日本大百科全書(ニッポニカ) 「サモス島」の意味・わかりやすい解説
サモス島
さもすとう
Sámos
ギリシア南東部、エーゲ海東部、ドデカネス諸島の島。南スポラデス諸島に含める場合もある。トルコ語名スサム島Susam-Adasi。小アジア半島とは狭いサモス海峡を隔てて相対する。面積476平方キロメートル、人口3万3843(2001)。地形は全体的に山がちで、島頂は西端にあるケルケテウス山(またはケルキス山、1433メートル)。気候は温暖で、良質のブドウを産し、ギリシア正教のミサに使われる甘口ワインの生産で有名。オリーブ、たばこ、絹の生産も多い。イカリア島、フルニ島などをあわせてサモス県を構成し、県の人口は4万4200(2003推計)。県都は北岸にある港湾都市バティVathi。イオニア人の植民以来通商で大いに繁栄し、繁栄の絶頂に達した紀元前6世紀には、ピタゴラスをはじめとして多くの芸術家、哲学者を生んだ。島の南部には、イオニア式の巨大なヘラ神殿の遺構が残っている。
[真下とも子]
歴史
前1100年ごろギリシア本土から移住したイオニア人に占拠され、前8世紀ごろ島全体が一つのポリス(都市国家)になり、ゲオモロイとよばれる土地所有貴族が政権を握った。前7世紀以降各地に植民市を建設し、商工業を発展させ、前6世紀後半にはポリクラテスの僭主(せんしゅ)政のもとで繁栄を極めた。

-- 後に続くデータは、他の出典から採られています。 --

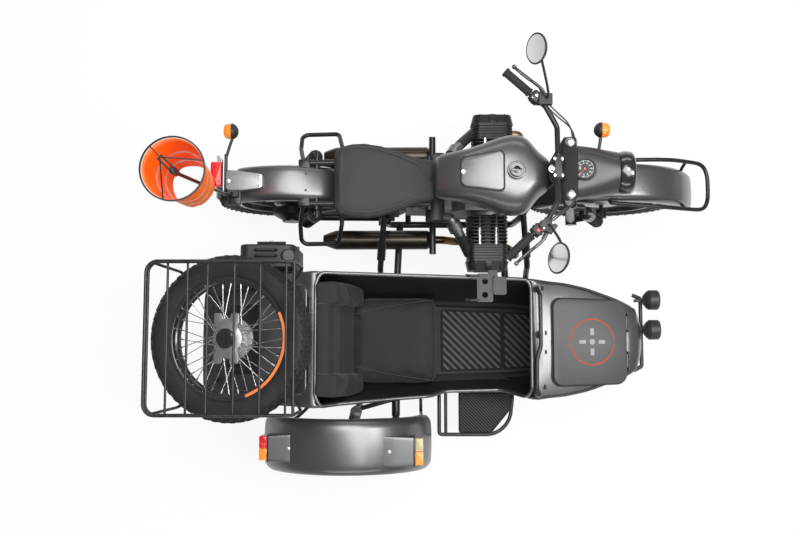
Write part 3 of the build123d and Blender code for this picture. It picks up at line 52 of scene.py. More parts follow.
camera = placed("camera", bpy.data.cameras.new("camera"), (-0.19, -0.34, 4.75), (math.radians(5.34), 0, 0))
camera.data.lens, camera.data.sensor_width = 41.67, 36.0
bpy.context.scene.camera = camera
bpy.context.scene.view_settings.view_transform = "Standard"


def soft_box(name, place, aim, size, power):
    lamp = bpy.data.lights.new(name, "AREA")
    lamp.shape, lamp.size, lamp.size_y, lamp.energy = "RECTANGLE", *size, power
    turn = (Vector(aim) - Vector(place)).to_track_quat("-Z", "Y").to_euler()
    placed(name, lamp, place, turn).visible_camera = False


soft_box("overhead_box", (0.5, 0.45, 5.3), (0.3, 0.2, 0.6), (4.4, 2.8), 300)
soft_box("left_strip", (0.2, 4.2, 2.6), (0, 0.3, 0.6), (4.2, 0.7), 34)
soft_box("right_strip", (0.2, -4.2, 2.6), (0, -0.4, 0.6), (4.2, 0.7), 40)
soft_box("nose_box", (3.1, -0.3, 4.7), (0.5, -0.2, 0.6), (1.3, 1.5), 95)


def tune(target, **inputs):
    """Sets a node's inputs, by number as i0 or by name; a socket given as a value is linked."""
    for key, value in inputs.items():
        numbered = key[0] == "i" and key[1:].isdigit()
        socket = target.inputs[int(key[1:]) if numbered else key.replace("_", " ")]
        if isinstance(value, bpy.types.NodeSocket):
            target.id_data.links.new(value, socket)
        else:
            socket.default_value = value
    return target


def node(tree, kind, settings=None, **inputs):
    """A new node with its settings and its inputs."""
    made = tree.nodes.new(kind)
    for key, value in (settings or {}).items():
        setattr(made, key, value)
    return tune(made, **inputs)


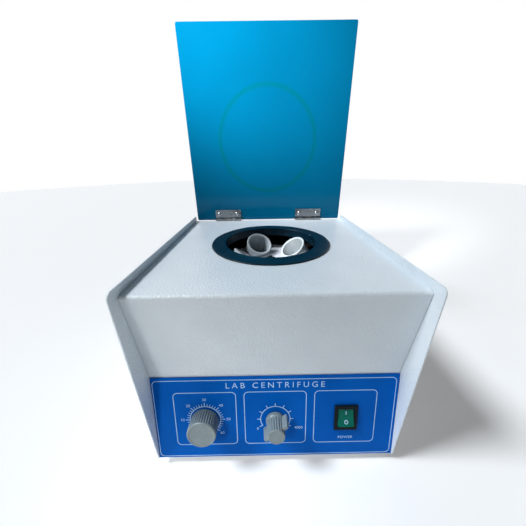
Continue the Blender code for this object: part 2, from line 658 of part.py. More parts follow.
def lid(acrylic, steel, lid_frame):
    half = LID_WIDTH / 2
    top = LID_LENGTH - LID_TAIL
    outline = rounded([(-half, -LID_TAIL), (half, -LID_TAIL), (half, top), (-half, top)], [2 * MM] * 4, 3)
    bm = bmesh.new()
    add_prism(bm, outline, LID_INNER, LID_INNER + LID_SHEET, "Y")
    panel = make("lid_panel", bm, acrylic, lid_frame)
    bm = bmesh.new()
    hole = [(0, 0), (SCREW_HOLE_R, 0), (SCREW_HOLE_R, 12 * MM), (0, 12 * MM)]
    for x, z in hinge_screw_points(1):
        add_turned(bm, hole, 10, along_y((x, 0, z)))
    combine(panel, cutter("lid_holes", bm, lid_frame))

    front = HINGE_BARREL_R - HINGE_LEAF_T - GAP
    screw = screw_profile(2.9 * MM, 1 * MM, 1.3 * MM, LID_INNER + LID_SHEET + 3 * MM - front)
    for k, (x, z) in enumerate(hinge_screw_points(1)):
        turned(f"lid_hinge_screw_{k + 1}", screw, steel, lid_frame, 12,
               location=(x, front, z), rotation=(math.pi / 2, 0, 0))


def power_inlet(black):
    x, z = INLET_AT
    face = REAR_Y + GAP
    bm = bmesh.new()
    flange = rounded([(x - 25 * MM, z - 12 * MM), (x + 25 * MM, z - 12 * MM), (x + 25 * MM, z + 12 * MM),
                      (x - 25 * MM, z + 12 * MM)], [6 * MM] * 4, 4)
    add_prism(bm, flange, face, face + 2.5 * MM, "Y")
    inlet = make("power_inlet", bm, black)
    bm = bmesh.new()
    centred_box(bm, (x, face - 10 * MM, z), (27 * MM, 22 * MM, 20 * MM))
    combine(inlet, cutter("inlet_body", bm), "UNION")
    bm = bmesh.new()
    socket = rounded([(x - 12 * MM, z - 8.2 * MM), (x + 12 * MM, z - 8.2 * MM), (x + 12 * MM, z + 8.2 * MM),
                      (x - 12 * MM, z + 8.2 * MM)], (1 * MM, 1 * MM, 5 * MM, 5 * MM), 2)
    add_prism(bm, socket, face - 17 * MM, face + 4 * MM, "Y")
    for side in (-1, 1):
        add_turned(bm, mm((0, -6), (1.8, -6), (1.8, 6), (0, 6)), 10, along_y((x + side * 20 * MM, face, z)))
    combine(inlet, cutter("inlet_socket", bm))


def fuse_holder(black):
    point = Vector((FUSE_AT[0], REAR_Y + GAP, FUSE_AT[1]))
    bm = bmesh.new()
    add_turned(bm, mm((0, -30), (6.2, -30), (6.2, 0), (9, 0), (9, 2), (5.2, 2), (5.2, -3), (0, -3)), 20,
               along_y(point))
    make("fuse_holder", bm, black)
    bm = bmesh.new()
    cap = mm((0, -2.6), (4.8, -2.6), (4.8, 2.4), (7.6, 2.4, 0.4), (7.4, 8.4, 0.4), (6.6, 9), (0, 9))
    add_turned(bm, cap, 24, along_y(point))
    make("fuse_cap", bm, black)


def speed_board(green, plastic):
    """The board stands clear of the base on standoffs; the terminal block is on the base."""
    x, y = BOARD_AT
    low = BASE_TOP + GAP
    board_z = low + 8.3 * MM
    bm = bmesh.new()
    add_box(bm, (x - BOARD_SIZE[0] / 2, y - BOARD_SIZE[1] / 2, board_z),
            (x + BOARD_SIZE[0] / 2, y + BOARD_SIZE[1] / 2, board_z + 1.6 * MM))
    make("speed_control_board", bm, green)

    tx, ty = TERMINAL_AT
    bm = bmesh.new()
    centred_box(bm, (tx, ty, low + 8 * MM), (18 * MM, 46 * MM, 16 * MM))
    block = make("terminal_block", bm, plastic)
    bm = bmesh.new()
    for k in range(4):
        place = Matrix.Translation((tx, ty + (k - 1.5) * 11 * MM, low + 8 * MM))
        add_turned(bm, mm((0, 0), (3, 0), (3, 10), (0, 10)), 12, place)
    combine(block, cutter("terminal_wells", bm))


def build():
    clear_scene()
    paint = material("off_white_powder_coat", (0.74, 0.78, 0.80), 0.55)
    blue = material("blue_panel_print", (0.01, 0.11, 0.42), 0.4)
    rubber = material("black_rubber", (0.02, 0.022, 0.025), 0.8)
    black = material("black_plastic", (0.015, 0.016, 0.018), 0.4)
    bowl_black = material("black_enamel", (0.012, 0.012, 0.014), 0.45)
    grey = material("grey_knob_plastic", (0.20, 0.25, 0.26), 0.5)
    green = material("green_rocker", (0.0, 0.16, 0.07), 0.25)
    cup_white = material("milky_polypropylene", (0.72, 0.76, 0.76), 0.35)
    alloy = material("satin_alloy", (0.62, 0.62, 0.66), 0.4, 1.0)
    steel = material("zinc_plated_steel", (0.55, 0.56, 0.58), 0.35, 1.0)
    stainless = material("stainless_steel", (0.62, 0.60, 0.58), 0.28, 1.0)
    acrylic = material("blue_acrylic", (0.0, 0.24, 0.55), 0.08, 0.0, 0.85)
    copper = material("copper_winding", (0.45, 0.20, 0.09), 0.4, 1.0)
    board = material("green_laminate", (0.02, 0.18, 0.08), 0.5)
    bakelite = material("cream_plastic", (0.62, 0.58, 0.48), 0.5)

    on_panel = panel_frame()
    chamber_frame = empty("chamber_frame", (0, ROTOR_Y, TOP_Z))
    rotor_axis = empty("rotor_axis", (0, ROTOR_Y, TOP_Z))
    case_hinge = empty("case_hinge_axis", (0, HINGE_Y, HINGE_Z))
    lid_hinge = empty("lid_hinge_axis", (0, HINGE_Y, HINGE_Z), (-LID_LEAN, 0, 0))
    timer_axis = empty("timer_axis", (*TIMER_AT, 0))
    speed_axis = empty("speed_axis", (*SPEED_AT, 0))
    rocker_axis = empty("rocker_axis", (*SWITCH_AT, -ROCKER_PIVOT))
    for axis in (timer_axis, speed_axis, rocker_axis):
        axis.parent = on_panel

    panel_holes(on_panel)
    base = base_parts(paint, rubber)
    plates = side_plates(paint)
    cover = top_front_cover(paint)
    side_screw_holes([base, cover, *plates])
    control_panel(blue, on_panel)
    rear_panel(paint)
    chamber(bowl_black, rubber, chamber_frame)
    rotor(alloy, cup_white, black, rotor_axis)
    motor(steel, alloy, black, copper, rubber, bakelite, chamber_frame, rotor_axis)
    timer(grey, steel, bakelite, on_panel, timer_axis)
    speed_control(grey, steel, bakelite, on_panel, speed_axis)
    power_switch(black, green, on_panel, rocker_axis)
    hinges(stainless, case_hinge, lid_hinge)
    lid(acrylic, steel, lid_hinge)
    power_inlet(black)
    fuse_holder(black)
    speed_board(board, bakelite)


build()
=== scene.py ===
"""Looks of a bench-top laboratory centrifuge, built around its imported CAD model.

Lengths are metres, and MM turns millimetres into metres. Every place is worked out from the frame: the joints
give the axes, and the boxes of the CAD nodes give the sizes.
"""

import json
import math

import bmesh
import bpy
from mathutils import Matrix, Vector


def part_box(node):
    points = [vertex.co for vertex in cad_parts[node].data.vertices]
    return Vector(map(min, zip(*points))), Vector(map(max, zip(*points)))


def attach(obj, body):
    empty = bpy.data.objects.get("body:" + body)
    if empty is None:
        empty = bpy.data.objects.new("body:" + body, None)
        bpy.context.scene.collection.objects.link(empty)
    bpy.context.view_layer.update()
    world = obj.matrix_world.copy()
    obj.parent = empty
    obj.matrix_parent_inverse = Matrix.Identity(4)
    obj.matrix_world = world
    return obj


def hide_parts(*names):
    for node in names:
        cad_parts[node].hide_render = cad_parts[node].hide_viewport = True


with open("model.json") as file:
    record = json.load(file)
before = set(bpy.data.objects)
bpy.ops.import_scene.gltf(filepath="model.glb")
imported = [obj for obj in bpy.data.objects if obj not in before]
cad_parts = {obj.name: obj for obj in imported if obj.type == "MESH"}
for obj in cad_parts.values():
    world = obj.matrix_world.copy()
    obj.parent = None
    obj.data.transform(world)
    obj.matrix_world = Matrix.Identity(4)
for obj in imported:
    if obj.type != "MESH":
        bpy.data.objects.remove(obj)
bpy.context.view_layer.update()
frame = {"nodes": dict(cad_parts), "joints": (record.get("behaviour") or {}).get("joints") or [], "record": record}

MM = 0.001
QUARTER = math.pi / 2

# Camera: close to the object, wide, looking down into the chamber
CAMERA_AT = (-0.0103, -0.2808, 0.3115)
CAMERA_PITCH = math.radians(-24.23)
CAMERA_YAW = math.radians(-0.233)
CAMERA_ROLL = math.radians(-0.843)
CAMERA_LENS = 15.755
CAMERA_SHIFT_X = -0.0019

# Panel print, in millimetres: x from the middle of the panel, and down from its top edge
PRINT_H = 0.06
LINE = 0.75
BORDER = (-127.2, 126, 3.5, 99)
BOX_XS = (-74, 0, 74)
BOX_TOP = 18
BOX_SIDE = 66
BOX_CORNER = 5
TITLE_H = 6.8
LABEL_H = 3.3

# Dials, in millimetres, and how far each scale runs either side of the top, in degrees
TIMER_SCALE_R = 16.3
TIMER_SWEEP = 135
SPEED_SCALE_R = 15.7
SPEED_SWEEP = 120

# Centrifuge cups, in millimetres
CUP_OUTER = 16.8
CUP_INNER = 15.4
CUP_RIM = 18.3
CUP_RIM_H = 2.5
CUP_LENGTH = 100
POCKET_R = 17.2

# Hinges, in millimetres
HINGE_WIDTH = 45
HINGE_BARREL = 2.4
HINGE_SHEET = 0.9
LEAF_START = 3.0
LEAF_LENGTH = 16.2
KNUCKLE_GAP = 0.3
LEAF_SCREW_X = 15.5
LEAF_SCREW_UP = 8.7

# The screws through the side plates: from front to back, and from the case's lower and upper edges
SIDE_SCREW_YS = (-80 * MM, 90 * MM)
SIDE_SCREW_EDGE = 8 * MM

# How far the closed lid tips below level, to rest on the sealing ring
LID_DROP = math.radians(1)

# The sealing ring's mark on the lid: how far past the ring's middle it sits, and its radius inside the ring's
MARK_SHIFT = 5 * MM
MARK_INSET = 1 * MM


# ---------------------------------------------------------------- frames


def joint(name):
    return next(j for j in frame["joints"] if j["name"] == name)


def axes(origin, x, y, z):
    """A frame from its origin and its three axes."""
    made = Matrix((x, y, z)).transposed().to_4x4()
    made.translation = origin
    return made


def spread(node, matrix):
    """(lowest, highest) corner of a CAD node in another frame."""
    back = matrix.inverted()
    points = [back @ v.co for v in frame["nodes"][node].data.vertices]
    low = Vector(min(p[i] for p in points) for i in range(3))
    high = Vector(max(p[i] for p in points) for i in range(3))
    return low, high


def panel_frame():
    """X along the panel, Y up its face, Z out of it; the origin is the middle of the face's top edge."""
    turn = joint("timer_turn")
    out = -Vector(turn["axis"]).normalized()
    up = out.cross(Vector((1, 0, 0)))
    face = axes(turn["pos_m"], Vector((1, 0, 0)), up, out)
    low, high = spread("control_panel", face)
    face.translation = face @ Vector(((low.x + high.x) / 2, high.y, 0))
    return face


def lid_frame():
    """On the hinge axis: X along it, Y behind the lid and Z up along the lid."""
    hinge = joint("lid_hinge")
    lean = math.radians(hinge["range_deg"][1]) - QUARTER - LID_DROP
    return Matrix.Translation(hinge["pos_m"]) @ Matrix.Rotation(-lean, 4, "X")


def cup_frame(number):
    """On a cup's axis: the origin is the middle of its mouth and Z points out of it."""
    boxes = {o["name"]: o["box_m"] for o in frame["record"]["physics"]["openings"]}
    centres = []
    for step in (1, 3):
        low, high = boxes[f"cup_{number}_inside_{step}"]
        centres.append((Vector(low) + Vector(high)) / 2)
    out = (centres[0] - centres[1]).normalized()
    side = Vector((0, 0, 1)).cross(out).normalized()
    made = axes(centres[0], out.cross(side) * -1, side, out)
    made.translation = made @ Vector((0, 0, spread(f"cup_{number}", made)[1].z))
    return made


PANEL = panel_frame()
LID = lid_frame()
HINGE = Matrix.Translation(joint("lid_hinge")["pos_m"])
ROTOR = Matrix.Translation(joint("rotor_spin")["pos_m"])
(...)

彼の死後ペルシアの支配に入るが、前5世紀初めにその支配から脱してデロス同盟に加盟した。前441~前439年に同盟からの離反に失敗して民主政が導入され、前4世紀前半にアテネ市民の植民市(クレルキア)が設けられた。ヘレニズム時代には次々に大国に支配され、前133年にはローマの属州アシアに組み込まれた。また1476年にはオスマン帝国の支配領となり、正式にギリシア領となったのは1923年のローザンヌ条約においてである。